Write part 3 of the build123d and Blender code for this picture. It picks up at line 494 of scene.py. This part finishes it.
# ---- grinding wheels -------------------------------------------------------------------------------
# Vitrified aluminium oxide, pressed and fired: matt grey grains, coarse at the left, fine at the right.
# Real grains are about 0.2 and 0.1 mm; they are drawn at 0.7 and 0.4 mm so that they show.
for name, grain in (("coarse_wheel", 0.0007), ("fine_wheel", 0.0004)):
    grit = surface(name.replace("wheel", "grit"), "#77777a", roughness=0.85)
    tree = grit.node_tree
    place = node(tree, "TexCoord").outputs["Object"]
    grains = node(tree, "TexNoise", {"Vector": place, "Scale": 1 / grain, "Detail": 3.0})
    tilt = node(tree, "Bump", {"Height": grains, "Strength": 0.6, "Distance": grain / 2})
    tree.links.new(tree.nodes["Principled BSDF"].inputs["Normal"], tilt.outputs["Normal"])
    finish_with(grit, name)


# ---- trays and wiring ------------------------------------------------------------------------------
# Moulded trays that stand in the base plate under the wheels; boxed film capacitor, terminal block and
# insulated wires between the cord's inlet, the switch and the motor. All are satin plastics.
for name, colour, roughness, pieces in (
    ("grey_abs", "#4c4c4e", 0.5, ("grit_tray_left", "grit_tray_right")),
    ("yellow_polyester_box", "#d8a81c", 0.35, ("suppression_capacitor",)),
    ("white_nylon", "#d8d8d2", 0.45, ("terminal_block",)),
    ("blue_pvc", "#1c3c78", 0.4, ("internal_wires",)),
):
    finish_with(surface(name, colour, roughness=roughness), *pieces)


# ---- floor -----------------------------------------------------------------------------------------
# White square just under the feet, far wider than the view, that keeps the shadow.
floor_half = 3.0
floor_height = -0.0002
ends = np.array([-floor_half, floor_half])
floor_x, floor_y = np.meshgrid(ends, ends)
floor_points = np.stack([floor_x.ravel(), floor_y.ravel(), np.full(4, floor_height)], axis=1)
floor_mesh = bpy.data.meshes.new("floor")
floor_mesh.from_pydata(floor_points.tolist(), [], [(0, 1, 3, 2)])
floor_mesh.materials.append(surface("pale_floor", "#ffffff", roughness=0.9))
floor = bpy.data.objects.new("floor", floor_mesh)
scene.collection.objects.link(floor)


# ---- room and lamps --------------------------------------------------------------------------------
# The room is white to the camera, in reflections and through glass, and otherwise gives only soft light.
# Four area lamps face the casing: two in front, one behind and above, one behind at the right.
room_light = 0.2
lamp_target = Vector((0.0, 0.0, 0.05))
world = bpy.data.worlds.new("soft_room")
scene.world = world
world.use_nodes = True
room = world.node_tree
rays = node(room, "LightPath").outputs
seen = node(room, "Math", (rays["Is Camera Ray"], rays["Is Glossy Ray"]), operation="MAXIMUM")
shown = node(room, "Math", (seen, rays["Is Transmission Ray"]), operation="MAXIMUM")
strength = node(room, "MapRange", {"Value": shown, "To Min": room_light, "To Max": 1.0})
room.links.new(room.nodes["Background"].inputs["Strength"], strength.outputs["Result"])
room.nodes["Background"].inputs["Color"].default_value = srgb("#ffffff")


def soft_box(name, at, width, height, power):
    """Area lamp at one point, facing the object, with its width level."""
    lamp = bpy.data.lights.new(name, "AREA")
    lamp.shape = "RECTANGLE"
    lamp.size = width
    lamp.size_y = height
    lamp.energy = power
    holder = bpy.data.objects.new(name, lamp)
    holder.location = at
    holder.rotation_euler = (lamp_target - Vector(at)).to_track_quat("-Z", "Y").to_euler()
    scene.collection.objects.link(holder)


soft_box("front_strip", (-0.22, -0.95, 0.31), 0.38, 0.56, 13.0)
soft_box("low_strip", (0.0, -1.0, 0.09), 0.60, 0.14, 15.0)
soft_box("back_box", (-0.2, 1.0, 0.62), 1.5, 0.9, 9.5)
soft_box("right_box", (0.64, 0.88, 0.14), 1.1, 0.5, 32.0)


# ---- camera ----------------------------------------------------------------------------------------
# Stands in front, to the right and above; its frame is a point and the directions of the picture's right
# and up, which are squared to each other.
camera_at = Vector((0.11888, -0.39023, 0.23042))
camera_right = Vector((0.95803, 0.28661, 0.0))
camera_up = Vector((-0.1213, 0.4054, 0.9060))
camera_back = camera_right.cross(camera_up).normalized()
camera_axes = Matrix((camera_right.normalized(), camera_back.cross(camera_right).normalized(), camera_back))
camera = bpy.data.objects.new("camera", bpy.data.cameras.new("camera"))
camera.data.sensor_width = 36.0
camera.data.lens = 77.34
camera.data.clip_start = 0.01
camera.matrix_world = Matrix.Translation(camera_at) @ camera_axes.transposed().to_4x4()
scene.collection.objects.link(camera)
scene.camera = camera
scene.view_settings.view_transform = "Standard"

● YOUR GOAL: Reproduce the data in full, exactly as presented.

● TASK SOLUTION:
Write part 3 of the build123d and Blender code for this picture. It picks up at line 494 of scene.py. This part finishes it.
# ---- grinding wheels -------------------------------------------------------------------------------
# Vitrified aluminium oxide, pressed and fired: matt grey grains, coarse at the left, fine at the right.
# Real grains are about 0.2 and 0.1 mm; they are drawn at 0.7 and 0.4 mm so that they show.
for name, grain in (("coarse_wheel", 0.0007), ("fine_wheel", 0.0004)):
    grit = surface(name.replace("wheel", "grit"), "#77777a", roughness=0.85)
    tree = grit.node_tree
    place = node(tree, "TexCoord").outputs["Object"]
    grains = node(tree, "TexNoise", {"Vector": place, "Scale": 1 / grain, "Detail": 3.0})
    tilt = node(tree, "Bump", {"Height": grains, "Strength": 0.6, "Distance": grain / 2})
    tree.links.new(tree.nodes["Principled BSDF"].inputs["Normal"], tilt.outputs["Normal"])
    finish_with(grit, name)


# ---- trays and wiring ------------------------------------------------------------------------------
# Moulded trays that stand in the base plate under the wheels; boxed film capacitor, terminal block and
# insulated wires between the cord's inlet, the switch and the motor. All are satin plastics.
for name, colour, roughness, pieces in (
    ("grey_abs", "#4c4c4e", 0.5, ("grit_tray_left", "grit_tray_right")),
    ("yellow_polyester_box", "#d8a81c", 0.35, ("suppression_capacitor",)),
    ("white_nylon", "#d8d8d2", 0.45, ("terminal_block",)),
    ("blue_pvc", "#1c3c78", 0.4, ("internal_wires",)),
):
    finish_with(surface(name, colour, roughness=roughness), *pieces)


# ---- floor -----------------------------------------------------------------------------------------
# White square just under the feet, far wider than the view, that keeps the shadow.
floor_half = 3.0
floor_height = -0.0002
ends = np.array([-floor_half, floor_half])
floor_x, floor_y = np.meshgrid(ends, ends)
floor_points = np.stack([floor_x.ravel(), floor_y.ravel(), np.full(4, floor_height)], axis=1)
floor_mesh = bpy.data.meshes.new("floor")
floor_mesh.from_pydata(floor_points.tolist(), [], [(0, 1, 3, 2)])
floor_mesh.materials.append(surface("pale_floor", "#ffffff", roughness=0.9))
floor = bpy.data.objects.new("floor", floor_mesh)
scene.collection.objects.link(floor)


# ---- room and lamps --------------------------------------------------------------------------------
# The room is white to the camera, in reflections and through glass, and otherwise gives only soft light.
# Four area lamps face the casing: two in front, one behind and above, one behind at the right.
room_light = 0.2
lamp_target = Vector((0.0, 0.0, 0.05))
world = bpy.data.worlds.new("soft_room")
scene.world = world
world.use_nodes = True
room = world.node_tree
rays = node(room, "LightPath").outputs
seen = node(room, "Math", (rays["Is Camera Ray"], rays["Is Glossy Ray"]), operation="MAXIMUM")
shown = node(room, "Math", (seen, rays["Is Transmission Ray"]), operation="MAXIMUM")
strength = node(room, "MapRange", {"Value": shown, "To Min": room_light, "To Max": 1.0})
room.links.new(room.nodes["Background"].inputs["Strength"], strength.outputs["Result"])
room.nodes["Background"].inputs["Color"].default_value = srgb("#ffffff")


def soft_box(name, at, width, height, power):
    """Area lamp at one point, facing the object, with its width level."""
    lamp = bpy.data.lights.new(name, "AREA")
    lamp.shape = "RECTANGLE"
    lamp.size = width
    lamp.size_y = height
    lamp.energy = power
    holder = bpy.data.objects.new(name, lamp)
    holder.location = at
    holder.rotation_euler = (lamp_target - Vector(at)).to_track_quat("-Z", "Y").to_euler()
    scene.collection.objects.link(holder)


soft_box("front_strip", (-0.22, -0.95, 0.31), 0.38, 0.56, 13.0)
soft_box("low_strip", (0.0, -1.0, 0.09), 0.60, 0.14, 15.0)
soft_box("back_box", (-0.2, 1.0, 0.62), 1.5, 0.9, 9.5)
soft_box("right_box", (0.64, 0.88, 0.14), 1.1, 0.5, 32.0)


# ---- camera ----------------------------------------------------------------------------------------
# Stands in front, to the right and above; its frame is a point and the directions of the picture's right
# and up, which are squared to each other.
camera_at = Vector((0.11888, -0.39023, 0.23042))
camera_right = Vector((0.95803, 0.28661, 0.0))
camera_up = Vector((-0.1213, 0.4054, 0.9060))
camera_back = camera_right.cross(camera_up).normalized()
camera_axes = Matrix((camera_right.normalized(), camera_back.cross(camera_right).normalized(), camera_back))
camera = bpy.data.objects.new("camera", bpy.data.cameras.new("camera"))
camera.data.sensor_width = 36.0
camera.data.lens = 77.34
camera.data.clip_start = 0.01
camera.matrix_world = Matrix.Translation(camera_at) @ camera_axes.transposed().to_4x4()
scene.collection.objects.link(camera)
scene.camera = camera
scene.view_settings.view_transform = "Standard"